Hong Kong’s Hang Seng China Enterprises Index rose 1.6 percent, its eighth day of increases, while the Shanghai Composite Index was little changed. China’s foreign-exchange reserves slipped to the lowest level since 2011 as the yuan weakened, the People’s Bank of China said after the market closed.
Commodities
The Bloomberg Commodity Index declined for the first time in a week, having ended Monday more than 20 percent higher than its January low. A four-year bear market that pushed raw materials to the lowest level in a quarter century has drawn to an end after supply constraints drove a recovery from soybeans to zinc.

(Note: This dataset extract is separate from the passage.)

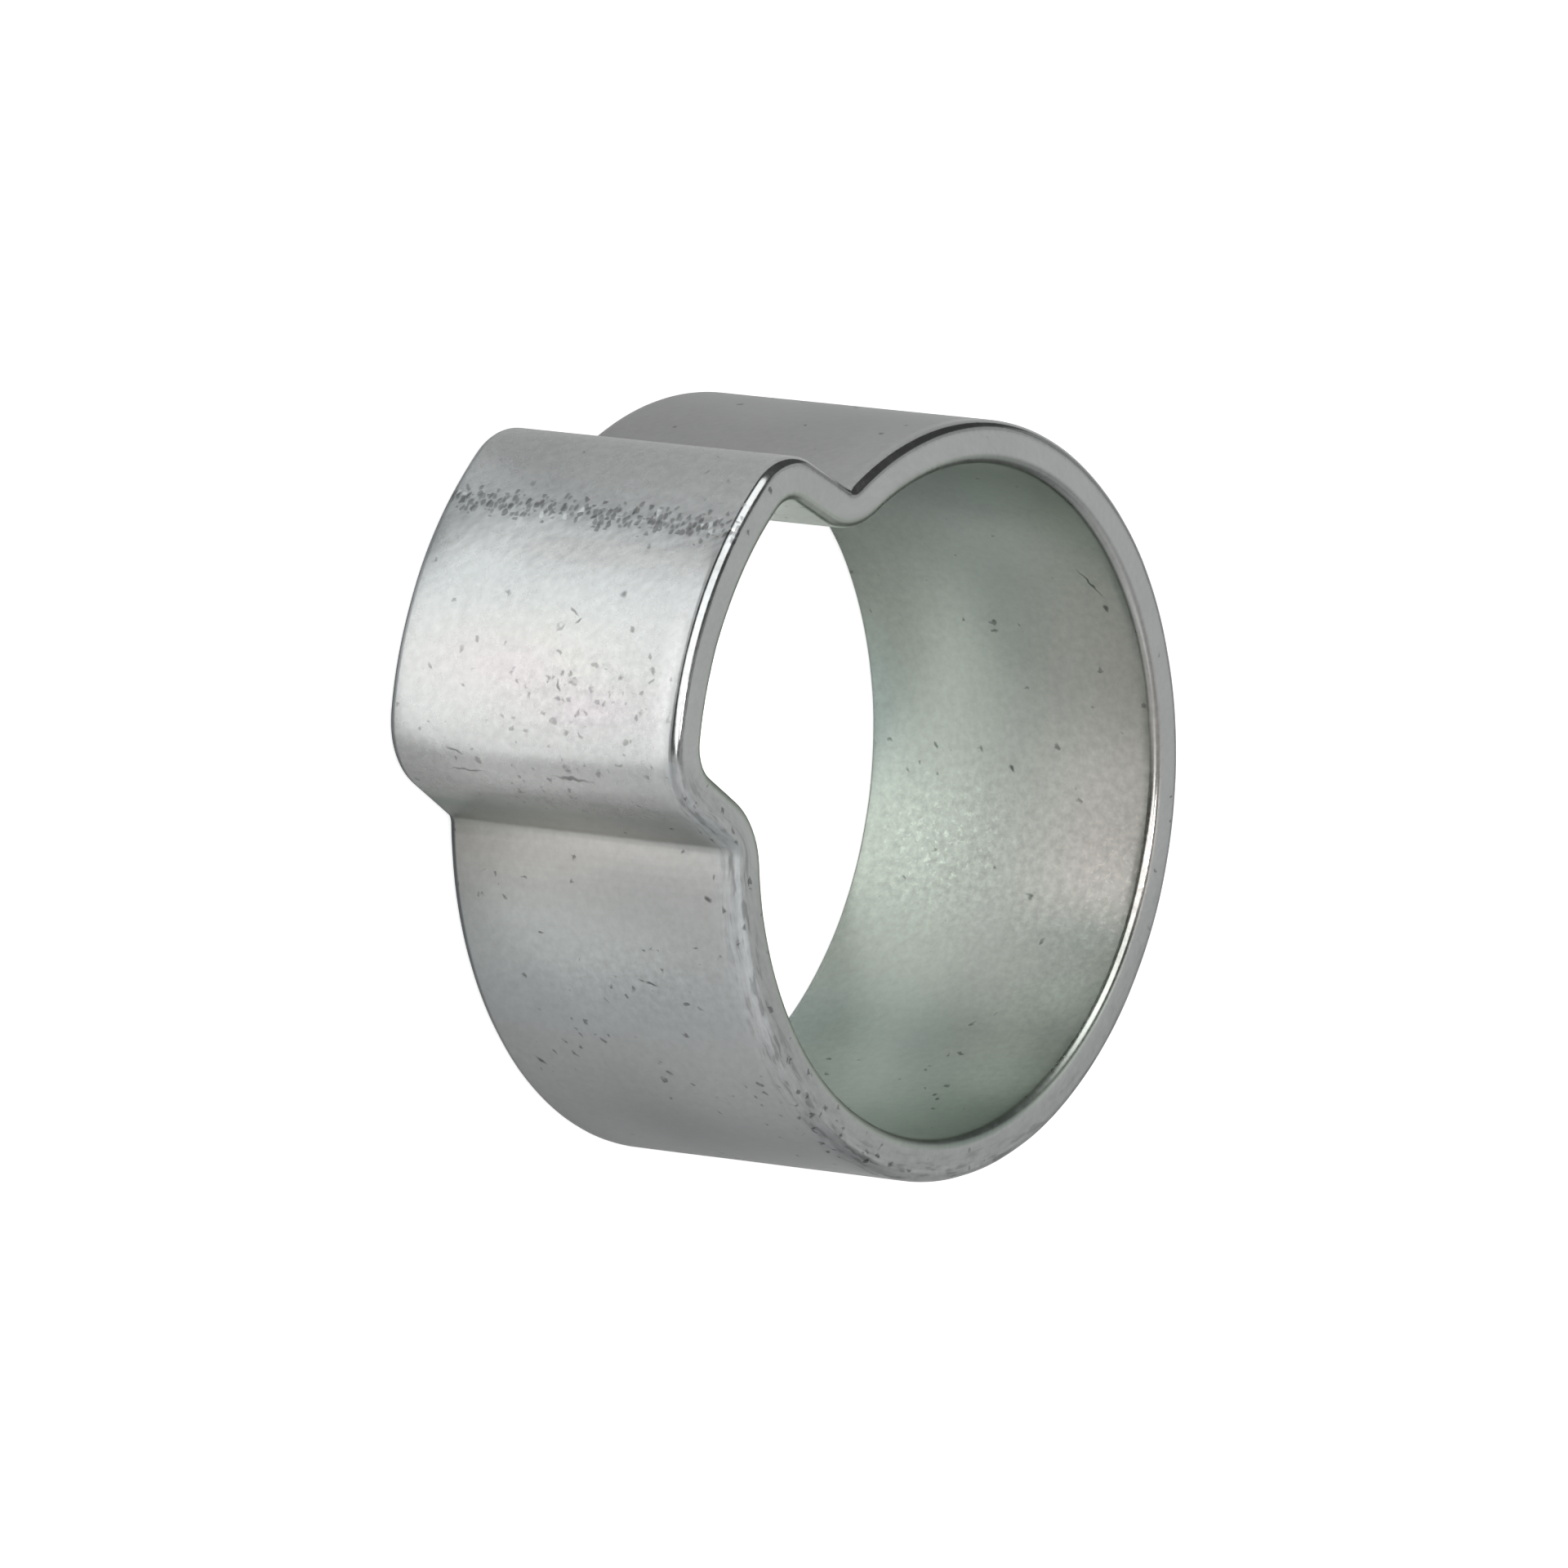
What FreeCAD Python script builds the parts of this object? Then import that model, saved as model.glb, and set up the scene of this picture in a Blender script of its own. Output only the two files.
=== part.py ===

Gold slipped 0.7 percent, trimming this month’s advance to 1.8 percent. Zinc fell 0.3 percent on the London Metal Exchange, retreating from its highest close since July 2015. Copper fell 2.4 percent as data showed the biggest two-day increase in stockpiles since 2004, while aluminum gained 0.3 percent. Aluminum prices are likely to decline as smelters in China, the biggest producer, restart capacity to take advantage of thicker margins, Goldman Sachs Group Inc. said in a report Monday.
West Texas Intermediate crude oil advanced 1 percent to $50.17 a barrel, having climbed 2.2 percent on Monday. U.S. government data due Wednesday is forecast to show crude stockpiles dropped for a third week, trimming a glut. Eni SpA said 65,000 barrels a day of supply was halted Friday after a militant attack in Nigeria.
Currencies
The Aussie strengthened 1 percent versus the greenback, having been little changed prior to the Reserve Bank of Australia’s policy meeting. The authority refrained from giving any guidance on whether it will consider adding to May’s interest-rate cut.
India’s rupee gained 0.3 percent, reaching a three-week high after central bank Governor Raghuram Rajan left borrowing costs unchanged as widely expected.
The pound was 0.8 percent higher, the strongest gain since March 17. Sterling has fluctuated in recent weeks, depending on which side of the EU referendum argument was gaining momentum.
Sterling’s climb comes after it dropped in early trading Monday, as three polls were released showing more Britons favor quitting the EU than staying. Two more surveys that came later the same day showed slim leads for the “Remain†camp.
The Bloomberg Dollar Spot Index slipped 0.2 percent, set for its weakest close since May 11 based on closing prices.
The yuan fell for a second day after the People’s Bank of China weakened its daily reference rate by the most in a week.
Bonds
Treasuries gained before a U.S. auction of $24 billion of three-year notes on Tuesday. The yield was two basis points lower at 1.72 percent, after rising four basis points on Monday.
Bonds advanced across Europe, led by the region’s higher-yielding sovereign markets. Spain’s 10-year yield fell three basis points to 1.48 percent, while that on similar-maturity Italian securities slipped three basis points to 1.44 percent.
The Netherlands and Austria sold debt securities while Germany auctioned inflation-linked bonds due in 2026.
A Toyota Motor Corp. unit sold three-year yen bonds on Tuesday with a 0.001 percent coupon, the lowest ever for a Japanese company. Unprecedented monetary stimulus by the Bank of Japan has led to negative yields on sovereign debt with tenors of less than a decade.
Average yields on investment-grade corporate bonds in euros were at 1 percent a day before the ECB is due to start purchases under an enlarged quantitative easing program. Borrowing costs for highly rated companies have tumbled since the plan was announced, and they are on the cusp of falling below 1 percent for only the second period, based on Bank of America Merrill Lynch index data. Average yields on junk-rated corporate bonds have dropped to 4.69 percent as investors switch into riskier assets in search of higher returns.